In the decades following the centenary of his birth, Pasinetti’s legacy is slowly being rediscovered. Professor Zambenedetti’s critical edition of his scenarios and screenplays is the latest installment in this scholarly effort. Published by Marsilio Editori, a Venice-based publishing house, Francesco Pasinetti: Soggetti e sceneggiature (Francesco Pasinetti: Scenarios and Screenplays) collects writings preserved in the Francesco Pasinetti Fonds at the Carlo Montanaro archive in Venice and addresses a long-standing gap in Pasinetti scholarship. “The scenarios and screenplays reveal that he was trying to transfer his documentary experience into the realm of scripted fiction,” Professor Zambenedetti explains. In this interview, he reflects on Pasinetti’s legacy and how his screenplays stand as “a testament of this cinema that never was.”
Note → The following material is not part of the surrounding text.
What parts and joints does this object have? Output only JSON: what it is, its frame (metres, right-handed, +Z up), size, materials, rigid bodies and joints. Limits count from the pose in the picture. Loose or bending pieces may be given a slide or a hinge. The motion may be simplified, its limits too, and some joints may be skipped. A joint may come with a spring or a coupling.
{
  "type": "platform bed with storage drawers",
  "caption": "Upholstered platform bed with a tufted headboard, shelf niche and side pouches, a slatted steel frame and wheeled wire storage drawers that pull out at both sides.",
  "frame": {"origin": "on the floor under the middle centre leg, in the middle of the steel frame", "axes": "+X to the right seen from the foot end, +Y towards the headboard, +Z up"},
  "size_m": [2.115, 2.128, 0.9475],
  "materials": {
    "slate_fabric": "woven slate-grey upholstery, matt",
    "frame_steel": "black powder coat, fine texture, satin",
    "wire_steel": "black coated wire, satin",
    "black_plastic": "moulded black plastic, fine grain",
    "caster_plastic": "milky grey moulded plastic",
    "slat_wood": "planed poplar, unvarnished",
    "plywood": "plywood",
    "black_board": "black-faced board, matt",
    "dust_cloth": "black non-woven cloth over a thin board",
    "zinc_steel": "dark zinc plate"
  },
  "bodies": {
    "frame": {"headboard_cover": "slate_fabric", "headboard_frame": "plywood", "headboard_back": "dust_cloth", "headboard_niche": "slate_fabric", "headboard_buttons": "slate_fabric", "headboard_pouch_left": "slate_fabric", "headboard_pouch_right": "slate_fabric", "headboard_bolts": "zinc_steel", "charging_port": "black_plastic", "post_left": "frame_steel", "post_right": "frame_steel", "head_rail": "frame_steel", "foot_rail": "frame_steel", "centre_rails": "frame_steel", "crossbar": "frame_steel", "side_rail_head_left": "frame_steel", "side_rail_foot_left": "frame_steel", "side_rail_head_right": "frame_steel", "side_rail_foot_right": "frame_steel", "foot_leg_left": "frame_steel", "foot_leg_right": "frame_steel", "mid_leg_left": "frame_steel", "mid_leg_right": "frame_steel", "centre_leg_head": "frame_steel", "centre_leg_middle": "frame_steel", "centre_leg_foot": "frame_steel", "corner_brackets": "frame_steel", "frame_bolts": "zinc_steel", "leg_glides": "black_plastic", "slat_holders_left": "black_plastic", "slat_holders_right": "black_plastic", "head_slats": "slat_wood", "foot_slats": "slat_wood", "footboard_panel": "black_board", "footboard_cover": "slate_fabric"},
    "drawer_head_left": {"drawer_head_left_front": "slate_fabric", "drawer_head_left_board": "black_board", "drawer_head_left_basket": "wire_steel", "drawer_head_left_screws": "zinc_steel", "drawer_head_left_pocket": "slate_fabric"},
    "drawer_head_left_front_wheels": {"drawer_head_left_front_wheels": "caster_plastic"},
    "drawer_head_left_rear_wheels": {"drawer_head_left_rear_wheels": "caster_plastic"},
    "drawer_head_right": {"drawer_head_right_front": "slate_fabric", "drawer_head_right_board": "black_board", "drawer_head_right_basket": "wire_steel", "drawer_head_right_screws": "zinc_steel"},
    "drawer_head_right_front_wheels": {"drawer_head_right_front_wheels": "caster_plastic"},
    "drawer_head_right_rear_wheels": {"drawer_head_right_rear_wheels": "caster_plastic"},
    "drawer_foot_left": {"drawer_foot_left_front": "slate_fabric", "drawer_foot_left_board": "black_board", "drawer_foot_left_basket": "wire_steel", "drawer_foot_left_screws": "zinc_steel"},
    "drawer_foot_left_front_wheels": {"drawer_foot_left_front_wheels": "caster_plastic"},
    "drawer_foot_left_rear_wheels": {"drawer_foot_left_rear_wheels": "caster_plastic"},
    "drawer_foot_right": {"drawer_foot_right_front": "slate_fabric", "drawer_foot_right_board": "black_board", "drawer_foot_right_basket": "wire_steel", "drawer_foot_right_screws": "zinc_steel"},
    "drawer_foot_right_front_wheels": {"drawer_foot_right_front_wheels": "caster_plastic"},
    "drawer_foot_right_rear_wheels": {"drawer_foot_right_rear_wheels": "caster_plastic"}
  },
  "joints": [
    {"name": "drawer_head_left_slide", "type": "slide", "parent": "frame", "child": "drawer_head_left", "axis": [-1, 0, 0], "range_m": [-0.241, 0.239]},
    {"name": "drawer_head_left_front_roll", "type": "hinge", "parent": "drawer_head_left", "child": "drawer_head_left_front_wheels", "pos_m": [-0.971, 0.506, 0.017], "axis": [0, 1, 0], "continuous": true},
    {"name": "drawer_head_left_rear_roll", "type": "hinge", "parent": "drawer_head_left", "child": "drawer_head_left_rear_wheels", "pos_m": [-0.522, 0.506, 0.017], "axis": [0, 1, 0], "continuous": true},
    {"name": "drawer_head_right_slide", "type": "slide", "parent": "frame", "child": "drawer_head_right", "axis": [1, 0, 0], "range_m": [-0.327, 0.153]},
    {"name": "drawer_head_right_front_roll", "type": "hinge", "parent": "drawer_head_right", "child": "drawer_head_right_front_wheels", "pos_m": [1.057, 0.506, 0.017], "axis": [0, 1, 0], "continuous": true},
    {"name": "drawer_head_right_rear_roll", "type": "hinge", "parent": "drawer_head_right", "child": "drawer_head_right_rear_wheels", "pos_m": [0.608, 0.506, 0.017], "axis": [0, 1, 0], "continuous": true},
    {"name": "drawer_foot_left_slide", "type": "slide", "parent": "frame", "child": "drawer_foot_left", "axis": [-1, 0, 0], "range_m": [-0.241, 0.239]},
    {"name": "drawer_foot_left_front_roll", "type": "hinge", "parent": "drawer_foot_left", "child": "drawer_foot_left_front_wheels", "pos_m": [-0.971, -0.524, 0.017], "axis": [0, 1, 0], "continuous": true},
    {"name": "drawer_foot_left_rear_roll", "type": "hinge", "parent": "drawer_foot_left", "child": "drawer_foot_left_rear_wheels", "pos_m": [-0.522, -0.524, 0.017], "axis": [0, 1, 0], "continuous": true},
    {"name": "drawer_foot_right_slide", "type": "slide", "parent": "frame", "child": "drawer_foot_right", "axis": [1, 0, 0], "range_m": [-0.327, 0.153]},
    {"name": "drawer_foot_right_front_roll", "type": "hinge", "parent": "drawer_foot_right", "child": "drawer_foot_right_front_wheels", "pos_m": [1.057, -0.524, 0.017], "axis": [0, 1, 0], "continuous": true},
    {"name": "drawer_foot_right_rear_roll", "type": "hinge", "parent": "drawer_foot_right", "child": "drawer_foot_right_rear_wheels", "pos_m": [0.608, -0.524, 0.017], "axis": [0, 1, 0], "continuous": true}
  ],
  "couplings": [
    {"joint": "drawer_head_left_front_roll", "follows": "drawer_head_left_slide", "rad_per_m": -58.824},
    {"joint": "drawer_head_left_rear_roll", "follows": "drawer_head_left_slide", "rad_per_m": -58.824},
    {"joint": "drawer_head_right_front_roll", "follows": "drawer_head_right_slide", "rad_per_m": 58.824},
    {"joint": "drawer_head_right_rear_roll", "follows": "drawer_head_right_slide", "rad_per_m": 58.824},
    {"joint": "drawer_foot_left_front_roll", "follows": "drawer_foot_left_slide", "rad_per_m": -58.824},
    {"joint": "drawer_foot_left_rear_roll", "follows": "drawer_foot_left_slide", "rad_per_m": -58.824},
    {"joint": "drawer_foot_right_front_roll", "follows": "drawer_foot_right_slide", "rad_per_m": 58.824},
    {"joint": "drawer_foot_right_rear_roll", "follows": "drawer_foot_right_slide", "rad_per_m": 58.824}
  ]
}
What led you to focus on Pasinetti’s unrealized cinematic projects, and why do you think this aspect of his work has been so little studied until now?
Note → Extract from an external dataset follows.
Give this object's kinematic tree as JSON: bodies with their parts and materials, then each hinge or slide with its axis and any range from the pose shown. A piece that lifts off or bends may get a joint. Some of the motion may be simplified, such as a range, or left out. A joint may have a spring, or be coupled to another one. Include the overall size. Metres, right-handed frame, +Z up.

This book is part of a larger project on Francesco Pasinetti (1911-1949), which includes a translation of his critical work and a collection of essays. Pasinetti’s accomplishments are understudied in anglophone academia, partly because he didn’t participate in neorealism and he died so young. But he is a fairly well-known figure in Italy, as he was pivotal in establishing a peninsular film culture in the years straddling the Second World War. I was doing some research in the Archivio Carlo Montanaro in Venice, where the Francesco Pasinetti Fonds is housed, and that’s where I had the idea of preparing a critical edition of his many unmade projects, which include three projects he co-wrote with Michelangelo Antonioni. Only two articles exist about these works, and I believe it is important that they are made available for more people to read and study.
How does engaging with Pasinetti’s subjects and screenplays change our understanding of him as a filmmaker and intellectual?
While Pasinetti’s legacy as a pioneering documentarian is undisputed, his work in fiction filmmaking is much less known and celebrated. The scenarios and screenplays reveal that he was trying to transfer his documentary experience into the realm of scripted fiction, building character and story out of the environment, either focusing on local traditions and folklore (as he does in the many projects set in Venice), or by following the tribulations of artists (actors, musicians, painters, sculptors) in a bourgeois world. The projects reveal much about his background (he was born in a well-to-do Venetian family), his upbringing (he descended from a dynasty of famous landscape painters), his interests (he loved to write and stage plays with his younger brother), and his aspirations (not only did he contribute to film institutions from an early age, he also pictured himself leading them).
What role did the Carlo Montanaro Archive in Venice play in shaping this volume, and were there any particularly surprising discoveries in the archive?
Carlo Montanaro is one of the world’s leading early film historians, and he is also the custodian of the Francesco Pasinetti Fonds. Over the past 50 years, Carlo has written and edited several books on Pasinetti, reconstructing his work as a photographer and critic. He also restored Pasinetti's films and celebrated his legacy during the centenary of his birth in 2011. My project is simply an extension of Carlo’s indefatigable work to properly position Pasinetti in the history of Italian cinema. I could not have done it without Carlo’s support and guidance.
In what ways do these unpublished texts allow us to imagine the “cinema that might have been,” and how do they resonate with or diverge from Pasinetti’s completed works?
Throughout his life, Pasinetti bemoaned the fact that he was unable to get a fiction film made (his only feature is Il canale degli angeli). He tried to get backing at home and abroad, with no luck. The screenplays in this volume are a testament of this cinema that never was. They speak of an extremely competent, at times masterful craftsman who never had the opportunity to fully flourish in spite of his extraordinary productivity. That bad luck sometimes extended to documentary cinema as well. One example is the screenplay for his unmade documentary on Venetian playwright Carlo Goldoni (1707-1793), which in its first draft contains truly revolutionary narrative solutions. Unfortunately, Pasinetti was asked to pull back on the innovations that would have made this film a true masterpiece, and the successive versions of the text highlight this involution. In his completed films, such as the masterful Venezia minore (1942), Pasinetti couples technical innovation with a keen desire to reveal the intricacies of Venetian life to the world. The Goldoni piece clearly displays a similar commitment to do justice to the memory of the great playwright.
What do you hope this book will contribute to future research on Pasinetti and to broader studies of Italian cinema and unrealized film projects?
This book is meant to make the materials available to both Italian cinema researchers and the general public. My contributions, which are the linguistic/philological apparatus in the footnotes and the historical/cultural gloss in the endnotes, as well as the introductory notes, provide context and depth. I hope readers will enjoy discovering this little-known side of Francesco Pasinetti and appreciate his superb understanding of the medium and his innovative (for the time) approach to filmmaking.